Polly Pullar tells the fascinating tale of one of the Hebrides, unique thriving small communities through the colourful anecdotes of Lawrence MacEwen, whose family have owned the island since 1896.
A wonderfully benevolent, and eccentric character, his passion and love for the island and its continuing success, has always been of the utmost importance. He has kept diaries all his life and delves deep into them, unveiling a uniquely human story, punctuated with liberal amounts of humour, as well as heart-rending tragedy, always dominated by the vagaries of the sea. Filled with fascinating and extraordinary tales and priceless observations, this is not only a highly entertaining read but is also an important part of Scottish social history. The story begins with the amusing debut of Lawrence as a new baby when his mother returned from the hospital on the mainland, and carries on through his colourful island childhood and up to the present day. Here are tales of coal puffers and livestock transportation on steamers and small boats, extraordinary chance meetings and adventures that eventually led him to finding his wife, Jenny, on the island of Soay.
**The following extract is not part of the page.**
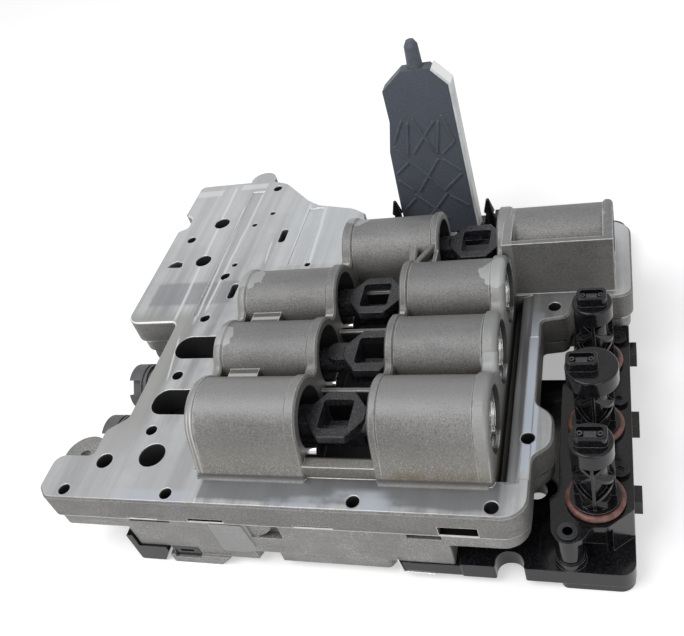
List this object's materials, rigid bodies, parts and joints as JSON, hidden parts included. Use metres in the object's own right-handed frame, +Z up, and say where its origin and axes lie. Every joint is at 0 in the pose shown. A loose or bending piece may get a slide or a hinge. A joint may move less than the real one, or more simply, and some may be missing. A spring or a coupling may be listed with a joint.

Polly Pullar has worked with animals all her life, as a sheep farmer, wildlife guide, field naturalist, photojournalist and wildlife rehabilitator. She writes and illustrates articles for numerous magazines including the Scots Magazine, Scottish Farmer, Tractor and People’s Friend and is currently the wildlife writer for Scottish Field. She has written a number of books including Dancing with Ospreys, Rural Portraits – Scotland’s Native Farm Animals and Characters, and is co-author of the acclaimed Fauna Scotica: People and Animals in Scotland. She lives in Highland Perthshire.